Publié le Mercredi 3 décembre 2025 à 16h49.

L’aviation nuit gravement au climat et veut continuer

Sous couvert de transition verte, l’aviation tente d’imposer des pseudo-solutions qui ne réduisent ni ses émissions ni les inégalités massives qu’elle entretient.

Le secteur de l’aviation (industrie aéronautique et transport aérien) a réussi à imposer l’idée qu’il ne représenterait « que 2 % » des émissions mondiales de CO2. 2 % ce n’est pas rien : ce chiffre classe les émissions du transport aérien entre celles du Japon et de l’Allemagne. Le calcul mondial dissimule de très grandes inégalités entre les pays et les classes sociales : l’aviation civile est utilisée par les 10 % les plus aisés de la population mondiale, les moins impactéEs par le changement climatique. Sans parler des jets privés !

Un secteur climaticide

Mais l’impact sur le climat ne se limite pas aux émissions de CO2 pendant le vol, s’y ajoutent les émissions pour la production et la distribution du kérosène et aussi les émissions de GES autres que le CO2 (vapeur d’eau, NOx).

Selon le réseau Stay Grounded (Rester sur Terre), en France, l’aviation contribue pour 6,8 % aux émissions de CO2 et pour 15 % aux émissions totales de gaz à effet de serre. Ce secteur des transports est celui qui a le plus fort taux de croissance. Et il compte bien continuer. Airbus mise sur le doublement du trafic aérien mondial entre 2020 et 2042. Selon le Groupe d’Action du Transport Aérien (ATAG), qui regroupe les industriels du secteur, il pourrait tripler d’ici 2050.

C’est dans ce cadre de cette course à la croissance qu’entrent en jeu les « carburants alternatifs ». En raison des contraintes de poids, de volume et de ­sécurité, spécifiques au transport aérien, les solutions envisagées sont des carburants ­incorporables au kérosène fossile : les biocarburants appelés SAF (Sustainable Aviation Fuel : carburants d’aviation durable) et les e-SAF (électro-carburants de synthèse, e-kérosène).

Bio-kérosène (SAF)

Les biocarburants sont fabriqués à partir de biomasse (bois, feuillage…). La ­combustion de la biomasse, quelle qu’elle soit, émet du CO2, le fait qu’elle ait au préalable capté ce CO2 dans l’atmosphère au cours de sa croissance ne vient pas annuler ce flux. Le bilan global dépend de l’origine de la biomasse. L’IATA (International Air Transport Association) estime que le SAF à partir de déchets ménagers communs rejette 5,2 grammes de CO2 par mégajoule d’énergie produite, contre 89 g/mégajoule pour le kérosène traditionnel. Mais le bio-kérosène issu de l’huile de palme produit 99,1 g/mégajoule, soit 11 % de plus que le kérosène fossile, à cause de l’impact environnemental de cette culture (­déforestation).

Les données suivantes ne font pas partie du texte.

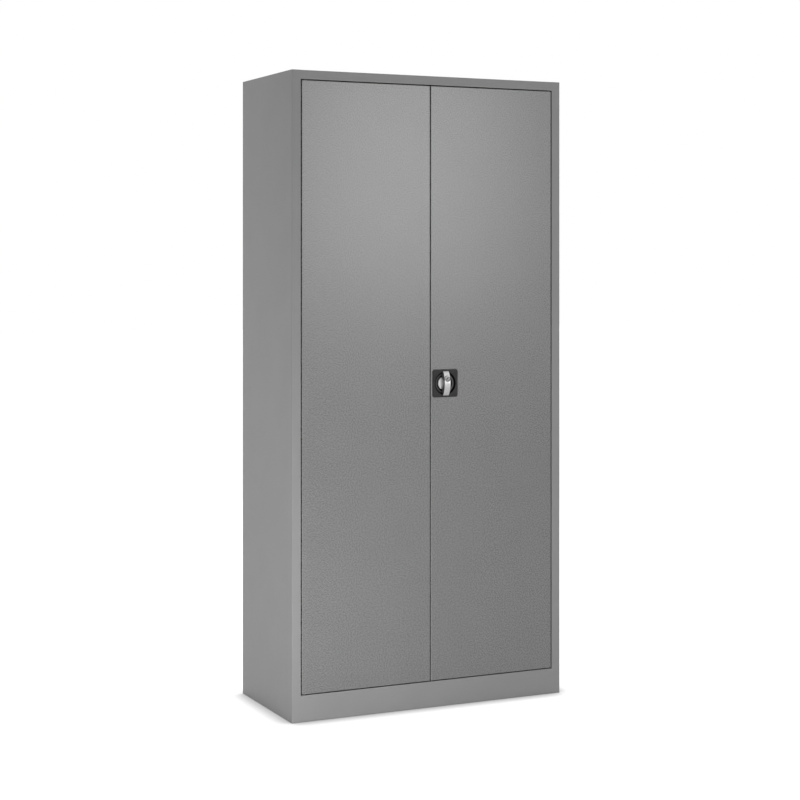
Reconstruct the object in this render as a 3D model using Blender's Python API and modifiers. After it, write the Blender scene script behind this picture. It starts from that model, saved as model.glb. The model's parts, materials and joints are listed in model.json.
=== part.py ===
"""A tall two-door steel cupboard with four adjustable shelves and a three-point rotary lock.

Metres, +Z up. The front looks along -Y. The origin is on the floor, below the middle of the
whole object's box, which the handle makes deeper than the cupboard alone.
"""

import math

import bmesh
import bpy
from mathutils import Matrix, Vector

# The carcass
HEIGHT = 1.950
WIDTH = 0.920
DEPTH = 0.420
SHEET = 0.0008
FOLD_RADIUS = 0.0016
STILE_FACE = 0.0292
HEADER_FACE = 0.0276
PLINTH_FACE = 0.080
PLINTH_RETURN = 0.020
STOP_LIP = 0.012
SIDE_REAR_FLANGE = 0.020
PANEL_FLANGE = 0.020

# Clearances: between pieces that touch, and round pieces that turn or slide
SEAT_GAP = 0.0003
RUN_GAP = 0.0004
CUT_OVERRUN = 0.002
UNION_OVERLAP = 0.0005

# Doors, on hidden pins at their top and bottom edges
DOOR_GAP = 0.003
DOOR_DEPTH = 0.018
DOOR_SIDE_LIP = 0.012
DOOR_END_LIP = 0.025
PIVOT_INSET = 0.010
PIVOT_DEPTH = 0.007
PIN_RADIUS = 0.003
PIN_REACH = 0.008
PIN_HEAD_RADIUS = 0.005
PIN_HEAD_THICKNESS = 0.002
BUSH_RADIUS = 0.005
BUSH_FLANGE_RADIUS = 0.0062
BUSH_DEPTH = 0.004
BUFFER_RADIUS = 0.0045
BUFFER_THICKNESS = 0.004
STIFFENER_WIDTH = 0.040
STIFFENER_DEPTH = 0.014
STIFFENER_FLANGE = 0.010

# Shelves on clips in slotted posts
SHELF_COUNT = 4
SHELF_DEPTH = 0.025
SHELF_LIP = 0.012
SHELF_FRONT = 0.042
SHELF_SIDE_CLEARANCE = 0.0015
SHELF_BACK_CLEARANCE = 0.005
POST_FACE = 0.025
POST_DEPTH = 0.012
POST_FLANGE = 0.008
POST_TOP_CLEARANCE = 0.001
SLOT_PITCH = 0.060
SLOT_WIDTH = 0.012
SLOT_HEIGHT = 0.005
FIRST_SLOT_HEIGHT = 0.130
LAST_SLOT_MARGIN = 0.030
CLIP_SHEET = 0.0012
CLIP_WIDTH = 0.011
CLIP_HOOK = 0.004
CLIP_DROP = 0.012
CLIP_LEDGE = 0.014

# Handle plate with its round bowl
LOCK_HEIGHT = 1.000
LOCK_BACKSET = 0.0485
PLATE_SIDE = 0.086
PLATE_CORNER = 0.007
PLATE_THICKNESS = 0.0027
BOWL_RIM_RADIUS = 0.03575
BOWL_FLOOR_RADIUS = 0.0215
BOWL_WALL = 0.002
BOWL_RIM_DROP = 0.0003
BOSS_RADIUS = 0.004
BOSS_OFFSET = 0.0305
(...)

Les biocarburants ne sont qu’une solution partielle, limitée par la disponibilité de la biomasse… et plus encore de la biomasse durable.

E-kérosène (e-SAF)

Vient alors le carburant de synthèse, le e-kérosène synthétisé à partir de carbone et d’hydrogène. Sa production nécessite de disposer au même endroit de grandes quantités d’électricité, d’eau, de CO2 et de foncier pour ­l’implantation des usines.

Le rendement énergétique du e-kérosène est faible (entre 32 et 43 %), les besoins en électricité renouvelable (ou nucléaire !) sont donc très importants. La production d’1 tonne de e-kérosène  ­nécessite 5 200 litres d’eau, alors que la disponibilité en eau est une question critique. L’accès au CO2 est aussi une contrainte importante et son bilan est largement dépendant des sources utilisées et de la nécessité ou non de l’acheminer.

Ni le bio-kérosène ni le ­e-­kérosène ne feront de l’aviation une activité « durable ». Leur production sera toujours en concurrence avec d’autres usages, de l’eau, de la terre et de la biomasse… au risque de sacrifier les cultures alimentaires. Par ailleurs, la combustion du kérosène, quelle que soit sa nature (fossile, SAF, e-SAF), libère une grande quantité de CO2 : 3,1 kg par kg de kérosène.